New York Times bestseller to speak next week

WRITTEN BY MARIA LEICHTY, STAFF REPORTER

Pulitzer Prize winner Jeffrey Eugenides is coming to Butler University.

Most renowned for his novels “The Virgin Suicides,” “Middlesex” and “The Marriage Plot,” Eugenides will discuss these books on Sept. 16 at 7:30 p.m. in Atherton Union.

English professor Dan Barden, a member of the Vivian S. Delbrook Visiting Writers Series Committee, said this will give Butler a chance to talk to a writer of high status.

“He comes out with a book every decade and it’s a real blockbuster,” Barden said. “He is one of our most important novelists in the series.”

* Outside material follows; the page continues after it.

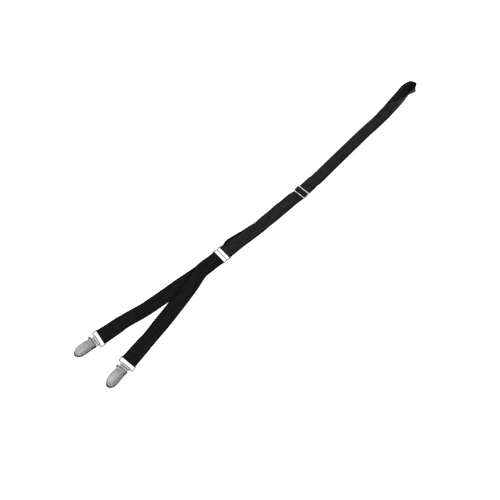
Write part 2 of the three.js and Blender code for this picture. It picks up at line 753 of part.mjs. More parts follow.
// Stamped base: barrel curled round the bail, flat jaw with chamfered corners
// and two upright ears for the hinge pin
function clipBase(side) {
  let body = toSolid(flatPlate(basePlan(0), 0, SHEET));
  body = body.add(toSolid(acrossClip(barrelShape(), -baseHalf, baseHalf, 8)));
  [[-baseHalf, -earInside], [earInside, baseHalf]].forEach(([from, to]) => {
    body = body.add(toSolid(acrossClip(earShape(), from, to, roundSides / 2)));
  });
  return namedMesh(`clip_base_${side}`, toGeometry(body), satin);
}

const tipReach = hinge.x + LEVER_REACH;
const padEnd = tipReach + PAD_NOSE;
const padStart = padEnd - PAD_LENGTH;
const padHalf = baseHalf;

function padPlan() {
  const noseLength = PAD_LENGTH * 0.42;
  const noseStart = padEnd - noseLength;
  const shape = new THREE.Shape();
  shape.moveTo(padStart, -padHalf);
  shape.lineTo(noseStart, -padHalf);
  shape.absellipse(noseStart, 0, noseLength, padHalf, -Math.PI / 2, Math.PI / 2, false);
  shape.lineTo(padStart, padHalf);
  shape.closePath();
  return shape;
}

// Moulded pad on the base jaw: its round nose shows past the plate, teeth run across it
function jawPad(side) {
  const plate = toSolid(flatPlate(basePlan(STRAP_GAP), -1, SHEET + STRAP_GAP));
  let pad = toSolid(flatPlate(padPlan(), STRAP_GAP, PAD_HEIGHT)).subtract(plate);
  const toothHalf = padHalf * 0.62;
  const teeth = Math.floor((PAD_LENGTH * 0.62) / PAD_TOOTH_PITCH);
  for (let i = 0; i < teeth; i += 1) {
    const x = padEnd - 2 - i * PAD_TOOTH_PITCH;
    const tooth = new THREE.Shape();
    tooth.moveTo(x - PAD_TOOTH_PITCH * 0.45, PAD_HEIGHT - 0.2);
    tooth.lineTo(x + PAD_TOOTH_PITCH * 0.45, PAD_HEIGHT - 0.2);
    tooth.lineTo(x, PAD_HEIGHT + PAD_TOOTH_HEIGHT);
    tooth.closePath();
    pad = pad.add(toSolid(acrossClip(tooth, -toothHalf, toothHalf, 1)));
  }
  return namedMesh(`jaw_pad_${side}`, toGeometry(pad), blackPlastic);
}

// Headed pin through both ears
function hingePin(side) {
  const headInside = baseHalf + PIN_CLEARANCE;
  const headOutside = headInside + PIN_HEAD_THICKNESS;
  const profile = [
    new THREE.Vector2(0, -headOutside),
    new THREE.Vector2(PIN_HEAD_RADIUS * 0.7, -headOutside),
    new THREE.Vector2(PIN_HEAD_RADIUS, -headInside - PIN_HEAD_THICKNESS * 0.4),
    new THREE.Vector2(PIN_HEAD_RADIUS, -headInside),
    new THREE.Vector2(pinRadius, -headInside),
    new THREE.Vector2(pinRadius, headInside),
    new THREE.Vector2(PIN_HEAD_RADIUS, headInside),
    new THREE.Vector2(PIN_HEAD_RADIUS, headInside + PIN_HEAD_THICKNESS * 0.4),
    new THREE.Vector2(PIN_HEAD_RADIUS * 0.7, headOutside),
    new THREE.Vector2(0, headOutside),
  ];
  const mesh = namedMesh(`hinge_pin_${side}`, new THREE.LatheGeometry(profile, roundSides), blackened);
  mesh.position.set(hinge.x, 0, hinge.z);
  return mesh;
}

// One cross-section of the lever: skirt, rounded shoulder and lightly crowned top
function leverRing(section, inset, drop) {
  const x = hinge.x + section.reach * LEVER_REACH;
  const half = Math.max(section.half * LEVER_HALF_WIDTH - inset, 0.2);
  const top = section.top * LEVER_HEIGHT - inset;
  const rim = section.rim * LEVER_RIM - drop;
  const shoulder = Math.min(1.7, half * 0.5);
  const side = [
    [half, rim],
    [half, Math.max(top - 1.9, rim + 0.3)],
    [half - shoulder * 0.3, Math.max(top - 0.95, rim + 0.5)],
    [half - shoulder, top - 0.35],
    [half * 0.3, top],
  ];
  const left = side.map(([y, z]) => new THREE.Vector3(x, -y, z));
  const right = side.map(([y, z]) => new THREE.Vector3(x, y, z)).reverse();
  return [...right.reverse(), ...left.reverse()];
}

function leverKnuckle() {
  const radius = EAR_RADIUS;
  const shape = new THREE.Shape();
  shape.absarc(hinge.x, hinge.z, radius, 0, 2 * Math.PI, false);
  const half = earInside - FIT_GAP;
  return acrossClip(shape, -half, half, roundSides);
}

// Sprung lever: a domed shell with a knuckle on the pin, closing on the pad at its tip
function lever(side) {
  const outer = toSolid(skinRings(leverSections.map((section) => leverRing(section, 0, 0)), false));
  const hollow = leverSections.map((section) => leverRing(section, LEVER_WALL, 2));
  const tipRing = hollow.at(-1);
  tipRing.forEach((point) => point.setX(point.x - LEVER_WALL));
  hollow.splice(-2, 1);
  const inner = toSolid(skinRings(hollow, false));
  const knuckle = toSolid(leverKnuckle());
  const boreShape = new THREE.Shape();
  boreShape.absarc(hinge.x, hinge.z, pinRadius + PIN_CLEARANCE, 0, 2 * Math.PI, false);
  const bore = toSolid(acrossClip(boreShape, -BASE_WIDTH, BASE_WIDTH, roundSides));
  const body = outer.subtract(inner).add(knuckle).subtract(bore);
  return namedMesh(`lever_${side}`, toGeometry(body), satin);
}

function clip(side) {
  const bar = bailBarPlace(side);
  const turn = radians(bar.turn);
  const group = new THREE.Group();
  group.position.set(
    bar.x - bailPlanLength * Math.cos(turn),
    bar.y - bailPlanLength * Math.sin(turn),
    0,
  );
  group.rotation.z = turn + Math.PI;
  const outwardBail = bail(side);
  group.add(outwardBail, clipBase(side), jawPad(side), hingePin(side), lever(side));
  return group;
}

const layout = new THREE.Group();
layout.add(footStrap(), legStrap(), junctionRing(), slider(), clip('left'), clip('right'));

// The origin goes to the middle of the footprint, on the floor
const bounds = new THREE.Box3().setFromObject(layout, true);
const middle = bounds.getCenter(new THREE.Vector3());
layout.position.set(-middle.x, -middle.y, -bounds.min.z);

const shirtStay = new THREE.Group();
shirtStay.add(layout);
shirtStay.updateMatrixWorld(true);

export default shirtStay;
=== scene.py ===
# Shirt stay laid on a pale floor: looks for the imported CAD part.
# Lengths in the tables are millimetres in the part's own layout frame, turned into metres at the end.
import bpy
import bmesh
import math
import numpy as np
from mathutils import Matrix, Vector


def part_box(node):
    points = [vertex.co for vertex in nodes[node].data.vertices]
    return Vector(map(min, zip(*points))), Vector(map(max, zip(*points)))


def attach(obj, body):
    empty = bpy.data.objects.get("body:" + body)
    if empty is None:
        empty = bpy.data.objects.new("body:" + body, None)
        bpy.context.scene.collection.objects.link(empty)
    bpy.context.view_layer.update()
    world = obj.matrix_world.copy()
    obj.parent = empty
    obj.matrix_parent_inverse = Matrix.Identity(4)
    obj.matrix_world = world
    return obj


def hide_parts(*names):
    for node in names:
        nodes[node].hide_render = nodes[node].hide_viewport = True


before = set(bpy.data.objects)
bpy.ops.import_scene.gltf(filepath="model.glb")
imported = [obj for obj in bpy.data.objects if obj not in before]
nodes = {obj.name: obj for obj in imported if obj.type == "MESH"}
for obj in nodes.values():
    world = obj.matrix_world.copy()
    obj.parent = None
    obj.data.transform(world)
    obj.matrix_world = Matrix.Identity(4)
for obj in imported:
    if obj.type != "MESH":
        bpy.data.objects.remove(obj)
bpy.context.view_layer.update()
mm = 0.001

ringLow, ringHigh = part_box("junction_ring")
ringMiddle = (ringLow + ringHigh) / 2
shift = np.array([ringMiddle.x, ringMiddle.y, 0.0])   # the ring's centre is the layout's origin


def linked(name, data):
    obj = bpy.data.objects.new(name, data)
    bpy.context.scene.collection.objects.link(obj)
    return obj


# Camera: the photo looks down at 64 degrees over the clips towards the loop
camera = {"place": (-141.7, -189.1, 494.8), "forward": (0.7127, 0.7015), "pitch": 64.0, "fov": 60.0}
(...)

Senior Emily Kile is taking the Visiting Writers Series class and said they are beginning discussion on Eugenides this Thursday. The class is required to read “Middlesex”
and “The Marriage Plot.”

“‘Middlesex’ is a complete page-turner, so it doesn’t really feel like class work,” Kile said.

Kile said students can better understand where he is coming from and pick his brain at the event.

Pulitzer Prize-winning  novel “Middlesex,” published in 2002, is a bestseller and part of Oprah’s Book Club. It is also a main part of the movie “Guilt Trip.”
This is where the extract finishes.